Application of random forest regressor algorithm to predict PM2.5 concentration levels in Kampala
Abstract
As it happens in every society, it is every body's wish to live in a clean and fresh environment. However, this might not be achieved in every daylife but at least the level of pollution can be controlled. Air pollution is one of the leading global public health risks but its magnitude in many developing countries is not known. As is in many African cities, fine particulate matters
(PM2.5) is dangerously high in Kampala. This thesis uses data mining algorithms to build a predictive model for the following days PM2.5 concentration level. The prediction of concentrations of pollutants can be a powerful tool in order to take preventive measures such as the reduction of emissions and alerting the affected population. This thesis presents a forecasting model
to predict the daily average concentrationof PM2.5 for the next few days(i.e. 3 to 5days).

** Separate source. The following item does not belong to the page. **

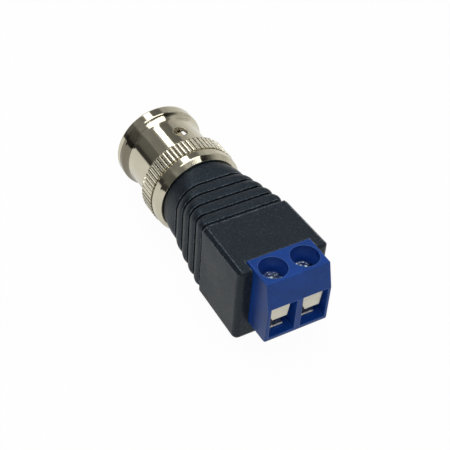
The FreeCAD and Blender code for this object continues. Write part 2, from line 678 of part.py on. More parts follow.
def nut_stack():
    """Places along the axis of what lies between the nut's lip and the shell's sleeve."""
    lip = d.nut_rear + d.nut_lip_start + d.nut_lip_width
    thrust = lip + d.seat_gap
    wave = thrust + d.thrust_thickness + d.seat_gap
    ring = wave + d.wave_height + d.seat_gap
    gasket = ring + d.ring_thickness + d.seat_gap
    return lip, thrust, wave, ring, gasket


def coupling_nut():
    """Bayonet coupling nut: knurled band, barrel, front rim, two ramped slots with detents."""
    body = new_body("coupling_nut")
    rear, front = d.nut_rear, d.nut_rear + d.nut_length
    rim_back = front - d.rim_width
    knurl = rear + d.knurl_start
    knurl_end = knurl + d.knurl_width
    lip_back = rear + d.nut_lip_start
    side = outline(body, "nut_side", "YZ_Plane", [
        (rear, d.nut_skirt_bore), (rear, d.nut_rear_radius),
        (rear + d.collar_ring_start, d.collar_ring_radius),
        (rear + d.collar_ring_end, d.collar_ring_radius),
        (rear + d.collar_ring_end, d.undercut_radius), (knurl, d.undercut_radius),
        (knurl, d.knurl_radius), (knurl_end, d.knurl_radius),
        (rear + d.barrel_start, d.barrel_radius), (rim_back - d.shoulder_run, d.barrel_radius),
        (rim_back, d.rim_radius), (front, d.rim_radius), (front, d.nut_bore),
        (nut_stack()[0], d.nut_bore), (nut_stack()[0], d.lip_bore), (lip_back, d.lip_bore),
        (lip_back, d.nut_skirt_bore)])
    revolve(body, "nut_turned", side)

    def ring_at(along, radius):
        return lambda e: (near(e.BoundBox.YMin, along.value) and near(e.BoundBox.YMax, along.value)
                          and near(e.BoundBox.XLength, 2 * radius.value))

    dress(body, "rim_round", "Fillet", ring_at(front, d.rim_radius), d.rim_round)
    dress(body, "shoulder_round", "Fillet", ring_at(rim_back, d.rim_radius), d.shoulder_round)
    dress(body, "shoulder_hollow", "Fillet",
          ring_at(rim_back - d.shoulder_run, d.barrel_radius), d.shoulder_hollow)
    dress(body, "collar_round", "Fillet",
          ring_at(rear + d.collar_ring_start, d.collar_ring_radius), d.shoulder_round)
    knurl_side = outline(body, "knurl_sketch", "XZ_Plane", [
        (-d.knurl_gap / 2, d.knurl_radius + 0.05), (0, d.knurl_radius - d.knurl_depth),
        (d.knurl_gap / 2, d.knurl_radius + 0.05)], -(knurl - 0.1))
    notch = extrude(body, "knurl_notch", knurl_side, d.knurl_width + 0.35, cut=True)
    doc.recompute()
    polar(body, "knurl", [notch], KNURL_RIBS)

    detent = front - d.detent_from_front
    half = d.stud_slot / 2
    slot = outline(body, "ramp_sketch", "YZ_Plane", [
        (detent - half, d.lip_bore), (detent + half, d.lip_bore),
        (detent + half, d.stud_slot_radius), (detent - half, d.stud_slot_radius)])
    ramp = body.newObject("PartDesign::SubtractiveHelix", "bayonet_ramp")
    ramp.Profile = slot
    ramp.ReferenceAxis = (origin(body, "Y_Axis"), [""])
    ramp.Mode = "height-turns-growth"
    ramp.Growth = 0
    bind(ramp, "Height", d.stud_slot_lead)
    bind(ramp, "Turns", d.stud_slot_angle / 360)
    doc.recompute()
    entry = outline(body, "entry_sketch", "XZ_Plane", [
        (-half, d.lip_bore), (half, d.lip_bore), (half, d.stud_slot_radius),
        (-half, d.stud_slot_radius)], -(detent + d.stud_slot_lead))
    entry.AttachmentOffset = FreeCAD.Placement(
        entry.AttachmentOffset.Base, FreeCAD.Rotation(Vector(0, 0, -1), d.stud_slot_angle.value))
    bind(entry, ".AttachmentOffset.Rotation.Angle", d.stud_slot_angle)
    way_in = extrude(body, "bayonet_entry", entry, d.detent_from_front, cut=True)
    doc.recompute()
    hole = circle_sketch(body, "detent_sketch", "XY_Plane", d.detent_radius, 0, detent)
    through = extrude(body, "detent_hole", hole, d.rim_radius, cut=True, reverse=True)
    doc.recompute()
    polar(body, "bayonet_slots", [ramp, way_in, through], 2)
    return turned(placed(body), d.detent_angle)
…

The proposed model used in this thesis was Random Forests regression. Random Forests regressor was compared with 4 other regression models namely Extra Trees Regressor, Gaussian Process Regressor, XGBoost, and Elasticnet. The performance estimation is determined using the Root Mean Square Error (RMSE), the Mean Absolute Error (MAE) and R-squared (R2). The results demonstrated that the Random Forests regressor algorithm outperformed other models.
6 pollution monitoring stations in Kampala measuring PM2.5 were selected. We found that the mean concentration of PM2.5 pollution was 3 times higher than the World Health Organization (WHO) recommended level.